Thus it would be desirable to provide a dispersive optical system with an increased linear dispersion without increasing the focal length of the optics or decreasing the spacing of the grating structure.

From a manufacturing perspective, it is advantageous to fabricate a grating on a flat surface rather than a curved one. Transmissive diffractive gratings on flat substrates can be made economically by standard lithographic techniques.

SUMMARY OF THE INVENTION

It is an object of the present invention to provide a dispersive system based on a transmissive diffractive grating with increased linear dispersion without increasing the grating line frequency and preferably without increasing the system's dimensions and without sacrificing the image quality of the output spectrum.

The increase in linear dispersion is achieved by passing the light twice through the grating. The system is designed such that on each pass through the grating the dispersion of the system is increased. Preferably, the linear dispersion of the system is increased approximately twice compared to that of a system with a single transmissive diffraction grating with the same line frequency. Further, this increase in the linear dispersion of the system is preferably achieved without increasing the dimensions of the optical components or the size of the entire system.

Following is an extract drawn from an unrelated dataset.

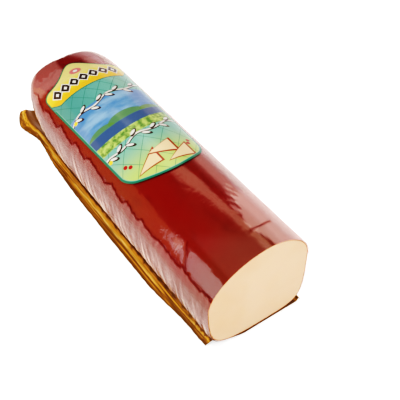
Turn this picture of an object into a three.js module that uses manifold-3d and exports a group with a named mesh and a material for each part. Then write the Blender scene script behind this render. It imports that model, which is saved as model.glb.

Simply passing the light twice through a transmissive DG does not assure an overall increase in a system's dispersion. Rather, the optics of the system must be chosen so that the dispersive effects of the two passages are additive. In addition, it is also necessary to meet the system specifications for image quality of the output spectrum.

In order to meet system specifications and to achieve enhanced dispersion, optical systems employing the present invention are optimized using standard techniques commonly employed in the design of imaging systems. The element spacings, their dimensions, material properties, groove geometry, and the working order of diffraction can be used as variables in the optimization procedure to meet performance targets based on the device specification and manufacturability requirements. In particular, the shape of the grooves of the transmissive grating (i.e., the groove's blaze angle, width, and height) is selected to maximize the efficiency of the light diffracted in the working order and to minimize the light getting into diffraction orders other than the working order using standard techniques known in the art. Thus, the h i and w i values in FIG. 1 and FIG. 2 are selected on the basis of desired performance criteria and desired diffraction efficiency.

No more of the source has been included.